Entries with model source code
>> start
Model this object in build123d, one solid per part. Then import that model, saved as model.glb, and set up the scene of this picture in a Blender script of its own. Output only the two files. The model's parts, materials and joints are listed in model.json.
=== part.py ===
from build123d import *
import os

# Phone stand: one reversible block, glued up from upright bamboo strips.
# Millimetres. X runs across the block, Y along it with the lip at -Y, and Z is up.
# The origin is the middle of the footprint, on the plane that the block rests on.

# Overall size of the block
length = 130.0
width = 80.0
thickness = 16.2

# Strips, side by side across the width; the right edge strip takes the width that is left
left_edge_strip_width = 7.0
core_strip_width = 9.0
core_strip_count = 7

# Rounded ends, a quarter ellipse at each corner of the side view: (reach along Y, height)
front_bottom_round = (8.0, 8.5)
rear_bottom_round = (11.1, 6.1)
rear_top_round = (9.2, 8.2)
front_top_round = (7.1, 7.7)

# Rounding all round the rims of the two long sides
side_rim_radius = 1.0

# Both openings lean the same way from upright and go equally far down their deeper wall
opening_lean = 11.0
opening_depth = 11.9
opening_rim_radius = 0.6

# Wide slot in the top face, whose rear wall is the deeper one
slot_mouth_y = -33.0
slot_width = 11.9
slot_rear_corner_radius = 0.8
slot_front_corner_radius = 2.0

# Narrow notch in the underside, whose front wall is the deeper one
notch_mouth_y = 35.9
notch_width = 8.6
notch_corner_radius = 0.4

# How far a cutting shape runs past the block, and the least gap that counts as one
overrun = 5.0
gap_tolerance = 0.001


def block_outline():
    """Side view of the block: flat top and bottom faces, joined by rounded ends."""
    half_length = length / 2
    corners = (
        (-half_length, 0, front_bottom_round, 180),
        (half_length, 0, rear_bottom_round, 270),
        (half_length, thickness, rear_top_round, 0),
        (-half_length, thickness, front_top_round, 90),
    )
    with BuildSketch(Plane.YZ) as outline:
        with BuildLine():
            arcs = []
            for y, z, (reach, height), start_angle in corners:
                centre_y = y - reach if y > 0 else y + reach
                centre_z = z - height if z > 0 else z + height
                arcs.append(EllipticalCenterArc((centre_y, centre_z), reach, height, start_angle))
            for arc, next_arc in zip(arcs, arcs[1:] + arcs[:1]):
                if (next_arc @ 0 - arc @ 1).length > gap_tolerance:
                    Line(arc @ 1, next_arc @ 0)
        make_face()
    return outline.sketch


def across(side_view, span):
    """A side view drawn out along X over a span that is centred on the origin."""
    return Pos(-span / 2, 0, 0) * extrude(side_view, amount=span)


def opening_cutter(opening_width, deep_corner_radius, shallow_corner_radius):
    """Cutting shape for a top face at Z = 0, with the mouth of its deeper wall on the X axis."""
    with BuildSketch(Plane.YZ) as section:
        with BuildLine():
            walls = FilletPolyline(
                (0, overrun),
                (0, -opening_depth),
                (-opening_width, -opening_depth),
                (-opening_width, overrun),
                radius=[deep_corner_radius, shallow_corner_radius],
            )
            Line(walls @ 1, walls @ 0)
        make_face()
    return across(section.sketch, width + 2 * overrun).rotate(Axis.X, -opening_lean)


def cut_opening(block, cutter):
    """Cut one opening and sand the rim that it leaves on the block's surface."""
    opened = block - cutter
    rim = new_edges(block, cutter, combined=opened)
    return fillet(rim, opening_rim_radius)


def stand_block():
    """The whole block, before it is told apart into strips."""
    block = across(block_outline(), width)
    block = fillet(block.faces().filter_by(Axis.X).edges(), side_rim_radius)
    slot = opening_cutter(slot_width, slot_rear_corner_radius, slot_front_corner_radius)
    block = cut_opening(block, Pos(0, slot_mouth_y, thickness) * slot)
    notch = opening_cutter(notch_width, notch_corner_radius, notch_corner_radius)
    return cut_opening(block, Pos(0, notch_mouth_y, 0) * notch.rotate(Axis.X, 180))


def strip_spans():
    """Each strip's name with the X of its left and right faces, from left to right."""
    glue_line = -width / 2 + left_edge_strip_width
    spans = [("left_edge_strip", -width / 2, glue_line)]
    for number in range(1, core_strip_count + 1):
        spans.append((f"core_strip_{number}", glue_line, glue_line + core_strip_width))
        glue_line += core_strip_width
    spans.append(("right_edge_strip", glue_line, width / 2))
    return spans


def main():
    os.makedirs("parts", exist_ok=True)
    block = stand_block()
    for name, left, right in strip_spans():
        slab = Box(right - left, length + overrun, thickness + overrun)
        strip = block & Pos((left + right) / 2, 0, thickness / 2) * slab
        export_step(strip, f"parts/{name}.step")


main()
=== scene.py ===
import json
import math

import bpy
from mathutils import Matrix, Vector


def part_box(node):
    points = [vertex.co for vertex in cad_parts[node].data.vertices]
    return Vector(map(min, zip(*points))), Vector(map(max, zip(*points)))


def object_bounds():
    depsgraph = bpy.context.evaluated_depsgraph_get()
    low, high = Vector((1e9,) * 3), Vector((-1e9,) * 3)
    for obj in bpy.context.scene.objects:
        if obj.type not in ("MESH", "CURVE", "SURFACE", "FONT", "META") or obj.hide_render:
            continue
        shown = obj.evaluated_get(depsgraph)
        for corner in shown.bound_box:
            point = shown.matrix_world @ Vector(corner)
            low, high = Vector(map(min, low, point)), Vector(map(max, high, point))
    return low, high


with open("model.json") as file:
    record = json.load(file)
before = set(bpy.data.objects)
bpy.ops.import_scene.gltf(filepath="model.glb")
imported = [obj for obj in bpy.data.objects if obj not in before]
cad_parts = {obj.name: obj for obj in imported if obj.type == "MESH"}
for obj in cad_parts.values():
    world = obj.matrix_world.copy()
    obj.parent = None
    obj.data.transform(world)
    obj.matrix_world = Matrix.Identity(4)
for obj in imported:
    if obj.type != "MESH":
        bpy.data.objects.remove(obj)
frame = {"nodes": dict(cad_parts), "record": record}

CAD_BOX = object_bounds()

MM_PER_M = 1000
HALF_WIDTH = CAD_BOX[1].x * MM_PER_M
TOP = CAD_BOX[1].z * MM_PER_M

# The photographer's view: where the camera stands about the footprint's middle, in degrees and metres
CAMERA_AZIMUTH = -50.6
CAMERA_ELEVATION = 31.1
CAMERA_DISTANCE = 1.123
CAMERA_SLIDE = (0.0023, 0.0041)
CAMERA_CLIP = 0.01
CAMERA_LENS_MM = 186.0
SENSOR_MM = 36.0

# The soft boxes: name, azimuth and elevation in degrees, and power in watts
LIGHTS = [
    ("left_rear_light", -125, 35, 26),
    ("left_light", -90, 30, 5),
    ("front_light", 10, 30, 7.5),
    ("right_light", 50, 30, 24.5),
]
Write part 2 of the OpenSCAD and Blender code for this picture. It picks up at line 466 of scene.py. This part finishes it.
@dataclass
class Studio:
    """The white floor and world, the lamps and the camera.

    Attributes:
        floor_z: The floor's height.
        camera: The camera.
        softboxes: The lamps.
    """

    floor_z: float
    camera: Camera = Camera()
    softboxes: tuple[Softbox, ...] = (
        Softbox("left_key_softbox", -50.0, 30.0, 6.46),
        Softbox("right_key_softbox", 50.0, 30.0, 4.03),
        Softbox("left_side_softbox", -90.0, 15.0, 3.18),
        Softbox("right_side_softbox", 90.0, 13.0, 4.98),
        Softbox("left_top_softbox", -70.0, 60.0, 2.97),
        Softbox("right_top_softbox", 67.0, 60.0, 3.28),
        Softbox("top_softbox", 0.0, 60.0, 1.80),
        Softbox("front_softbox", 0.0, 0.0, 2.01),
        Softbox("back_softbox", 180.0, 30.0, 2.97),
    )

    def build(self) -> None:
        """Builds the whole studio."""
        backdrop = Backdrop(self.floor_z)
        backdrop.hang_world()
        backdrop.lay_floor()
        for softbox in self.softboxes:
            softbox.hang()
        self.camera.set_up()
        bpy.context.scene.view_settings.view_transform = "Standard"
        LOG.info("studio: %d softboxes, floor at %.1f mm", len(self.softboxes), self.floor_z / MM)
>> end
>> start
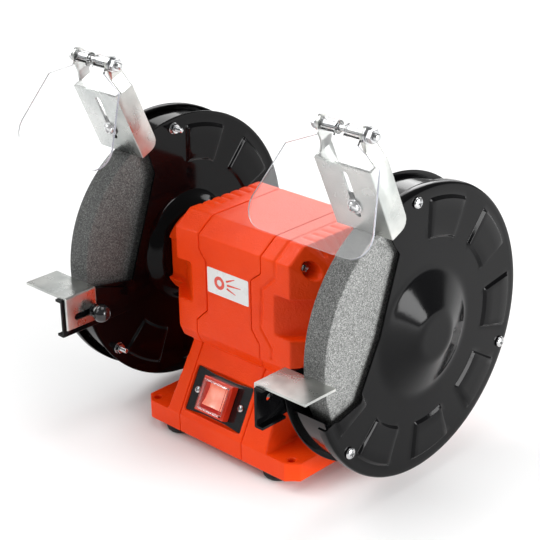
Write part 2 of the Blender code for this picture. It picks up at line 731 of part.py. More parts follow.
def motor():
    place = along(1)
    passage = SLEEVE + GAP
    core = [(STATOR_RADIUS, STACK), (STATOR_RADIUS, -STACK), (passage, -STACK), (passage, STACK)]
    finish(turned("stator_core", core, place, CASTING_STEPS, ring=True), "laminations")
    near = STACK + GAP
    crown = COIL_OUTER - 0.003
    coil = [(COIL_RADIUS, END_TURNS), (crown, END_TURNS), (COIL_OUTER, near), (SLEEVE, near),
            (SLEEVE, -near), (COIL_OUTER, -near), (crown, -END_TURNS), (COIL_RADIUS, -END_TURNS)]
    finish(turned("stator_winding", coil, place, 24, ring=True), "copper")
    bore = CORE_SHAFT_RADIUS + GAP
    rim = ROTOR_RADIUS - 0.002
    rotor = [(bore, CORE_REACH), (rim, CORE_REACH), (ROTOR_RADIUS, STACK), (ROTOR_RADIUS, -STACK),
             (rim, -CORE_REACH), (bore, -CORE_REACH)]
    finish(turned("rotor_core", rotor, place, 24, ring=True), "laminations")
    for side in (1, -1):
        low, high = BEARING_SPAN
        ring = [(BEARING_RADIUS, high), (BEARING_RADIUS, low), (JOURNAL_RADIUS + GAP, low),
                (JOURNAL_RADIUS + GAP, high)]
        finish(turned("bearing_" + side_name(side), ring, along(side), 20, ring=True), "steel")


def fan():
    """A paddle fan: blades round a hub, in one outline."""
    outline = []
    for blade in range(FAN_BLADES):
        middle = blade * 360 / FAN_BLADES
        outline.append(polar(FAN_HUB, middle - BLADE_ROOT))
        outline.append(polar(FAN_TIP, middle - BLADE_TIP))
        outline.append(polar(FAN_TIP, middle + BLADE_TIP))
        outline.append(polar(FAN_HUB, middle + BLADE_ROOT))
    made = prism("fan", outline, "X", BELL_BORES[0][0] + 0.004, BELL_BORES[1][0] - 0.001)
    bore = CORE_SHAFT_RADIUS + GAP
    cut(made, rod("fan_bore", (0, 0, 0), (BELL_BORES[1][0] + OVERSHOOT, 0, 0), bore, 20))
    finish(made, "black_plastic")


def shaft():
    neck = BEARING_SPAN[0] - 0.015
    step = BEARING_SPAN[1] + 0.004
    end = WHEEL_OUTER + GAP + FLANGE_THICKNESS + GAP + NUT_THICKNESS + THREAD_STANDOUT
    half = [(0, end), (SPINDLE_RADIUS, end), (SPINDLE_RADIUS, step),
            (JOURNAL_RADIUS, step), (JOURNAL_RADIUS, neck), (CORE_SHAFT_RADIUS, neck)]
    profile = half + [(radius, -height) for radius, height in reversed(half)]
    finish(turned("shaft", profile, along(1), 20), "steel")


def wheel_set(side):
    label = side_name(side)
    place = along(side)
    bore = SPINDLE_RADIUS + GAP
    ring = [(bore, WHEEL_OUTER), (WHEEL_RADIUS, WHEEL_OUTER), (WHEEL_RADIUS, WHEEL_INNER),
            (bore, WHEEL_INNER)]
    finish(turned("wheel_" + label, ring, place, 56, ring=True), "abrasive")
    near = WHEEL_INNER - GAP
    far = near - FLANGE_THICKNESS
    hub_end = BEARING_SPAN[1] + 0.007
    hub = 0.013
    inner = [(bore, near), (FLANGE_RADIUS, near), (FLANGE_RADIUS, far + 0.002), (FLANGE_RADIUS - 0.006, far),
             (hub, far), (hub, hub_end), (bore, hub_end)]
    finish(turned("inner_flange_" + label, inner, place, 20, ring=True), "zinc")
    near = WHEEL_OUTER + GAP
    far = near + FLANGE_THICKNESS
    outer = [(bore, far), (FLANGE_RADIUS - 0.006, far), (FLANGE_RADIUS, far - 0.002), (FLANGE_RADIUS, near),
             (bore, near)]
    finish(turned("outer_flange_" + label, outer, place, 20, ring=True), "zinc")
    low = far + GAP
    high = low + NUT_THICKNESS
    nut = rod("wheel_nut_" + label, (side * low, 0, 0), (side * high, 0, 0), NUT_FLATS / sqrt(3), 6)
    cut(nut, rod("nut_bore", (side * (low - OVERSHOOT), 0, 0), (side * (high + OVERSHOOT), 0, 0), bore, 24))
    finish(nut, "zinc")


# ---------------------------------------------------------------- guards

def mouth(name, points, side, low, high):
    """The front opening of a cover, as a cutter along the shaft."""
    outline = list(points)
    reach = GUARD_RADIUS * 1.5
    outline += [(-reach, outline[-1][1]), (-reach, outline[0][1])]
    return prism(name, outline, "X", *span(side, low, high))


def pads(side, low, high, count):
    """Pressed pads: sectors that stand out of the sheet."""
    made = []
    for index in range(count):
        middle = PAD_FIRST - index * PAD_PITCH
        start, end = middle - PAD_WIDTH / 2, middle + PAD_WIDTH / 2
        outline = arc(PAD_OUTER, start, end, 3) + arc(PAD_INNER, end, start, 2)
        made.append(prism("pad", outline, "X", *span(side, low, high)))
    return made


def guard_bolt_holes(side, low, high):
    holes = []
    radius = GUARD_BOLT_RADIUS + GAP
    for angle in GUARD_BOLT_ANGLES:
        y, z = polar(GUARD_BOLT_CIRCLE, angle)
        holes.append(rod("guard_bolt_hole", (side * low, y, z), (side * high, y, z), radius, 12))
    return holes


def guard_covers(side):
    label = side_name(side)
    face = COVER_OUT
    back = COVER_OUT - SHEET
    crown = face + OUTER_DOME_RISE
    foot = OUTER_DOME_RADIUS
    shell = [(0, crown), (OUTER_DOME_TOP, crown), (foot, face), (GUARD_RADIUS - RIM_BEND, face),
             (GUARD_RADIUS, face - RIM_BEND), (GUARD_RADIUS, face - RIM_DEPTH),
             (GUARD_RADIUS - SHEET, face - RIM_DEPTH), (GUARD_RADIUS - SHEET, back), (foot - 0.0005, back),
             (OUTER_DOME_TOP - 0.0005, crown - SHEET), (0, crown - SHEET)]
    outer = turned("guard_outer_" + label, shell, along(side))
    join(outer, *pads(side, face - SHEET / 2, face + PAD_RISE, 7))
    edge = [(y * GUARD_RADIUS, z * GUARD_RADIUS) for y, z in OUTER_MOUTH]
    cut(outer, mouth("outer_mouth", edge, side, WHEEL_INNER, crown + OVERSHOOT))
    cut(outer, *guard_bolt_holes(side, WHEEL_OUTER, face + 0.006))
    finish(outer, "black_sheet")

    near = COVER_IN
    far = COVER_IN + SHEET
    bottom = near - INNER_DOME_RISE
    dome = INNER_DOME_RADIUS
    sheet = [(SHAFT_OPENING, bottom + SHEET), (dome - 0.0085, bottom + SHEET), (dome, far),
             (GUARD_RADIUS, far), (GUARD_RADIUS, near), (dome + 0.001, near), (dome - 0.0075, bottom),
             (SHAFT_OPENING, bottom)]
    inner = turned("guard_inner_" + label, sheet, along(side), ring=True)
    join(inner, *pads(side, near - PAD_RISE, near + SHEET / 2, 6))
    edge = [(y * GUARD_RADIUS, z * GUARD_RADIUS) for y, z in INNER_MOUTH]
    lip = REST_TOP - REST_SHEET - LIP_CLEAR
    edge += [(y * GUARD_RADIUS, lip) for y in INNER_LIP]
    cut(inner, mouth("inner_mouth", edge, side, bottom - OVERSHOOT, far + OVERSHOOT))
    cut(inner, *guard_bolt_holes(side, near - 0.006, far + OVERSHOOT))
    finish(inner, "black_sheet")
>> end
>> start
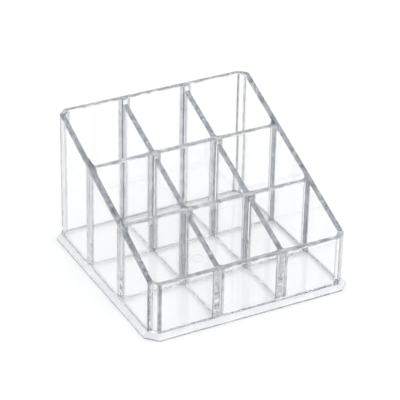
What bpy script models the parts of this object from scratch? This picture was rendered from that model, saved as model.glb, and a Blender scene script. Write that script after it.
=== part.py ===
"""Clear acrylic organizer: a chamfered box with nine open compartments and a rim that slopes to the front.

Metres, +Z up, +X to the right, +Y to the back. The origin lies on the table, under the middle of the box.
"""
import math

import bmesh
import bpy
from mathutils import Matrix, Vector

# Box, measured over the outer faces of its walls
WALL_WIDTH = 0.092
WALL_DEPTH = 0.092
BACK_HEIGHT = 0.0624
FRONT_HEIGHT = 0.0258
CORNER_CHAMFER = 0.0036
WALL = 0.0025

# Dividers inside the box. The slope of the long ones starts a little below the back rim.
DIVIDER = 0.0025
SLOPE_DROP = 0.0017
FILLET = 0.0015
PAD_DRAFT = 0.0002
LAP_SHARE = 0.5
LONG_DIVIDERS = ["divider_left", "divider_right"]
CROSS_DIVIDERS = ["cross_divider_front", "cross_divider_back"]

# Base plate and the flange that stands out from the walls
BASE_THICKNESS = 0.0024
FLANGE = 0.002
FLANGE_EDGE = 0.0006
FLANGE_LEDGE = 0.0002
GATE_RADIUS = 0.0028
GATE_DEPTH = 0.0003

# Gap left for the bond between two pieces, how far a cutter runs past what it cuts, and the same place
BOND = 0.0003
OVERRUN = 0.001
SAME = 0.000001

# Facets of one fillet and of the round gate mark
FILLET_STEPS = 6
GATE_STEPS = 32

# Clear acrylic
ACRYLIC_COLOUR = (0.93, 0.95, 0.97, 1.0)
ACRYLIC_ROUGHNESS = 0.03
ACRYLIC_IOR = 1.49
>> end
**REQUIREMENT**
Retype only what lies between the line bearing "return spans" and the line bearing "before = set(bpy.data.objects)", keeping both of those lines.

**FINISHED ANSWER**
    return spans


def main():
    os.makedirs("parts", exist_ok=True)
    block = stand_block()
    for name, left, right in strip_spans():
        slab = Box(right - left, length + overrun, thickness + overrun)
        strip = block & Pos((left + right) / 2, 0, thickness / 2) * slab
        export_step(strip, f"parts/{name}.step")


main()
=== scene.py ===
import json
import math

import bpy
from mathutils import Matrix, Vector


def part_box(node):
    points = [vertex.co for vertex in cad_parts[node].data.vertices]
    return Vector(map(min, zip(*points))), Vector(map(max, zip(*points)))


def object_bounds():
    depsgraph = bpy.context.evaluated_depsgraph_get()
    low, high = Vector((1e9,) * 3), Vector((-1e9,) * 3)
    for obj in bpy.context.scene.objects:
        if obj.type not in ("MESH", "CURVE", "SURFACE", "FONT", "META") or obj.hide_render:
            continue
        shown = obj.evaluated_get(depsgraph)
        for corner in shown.bound_box:
            point = shown.matrix_world @ Vector(corner)
            low, high = Vector(map(min, low, point)), Vector(map(max, high, point))
    return low, high


with open("model.json") as file:
    record = json.load(file)
before = set(bpy.data.objects)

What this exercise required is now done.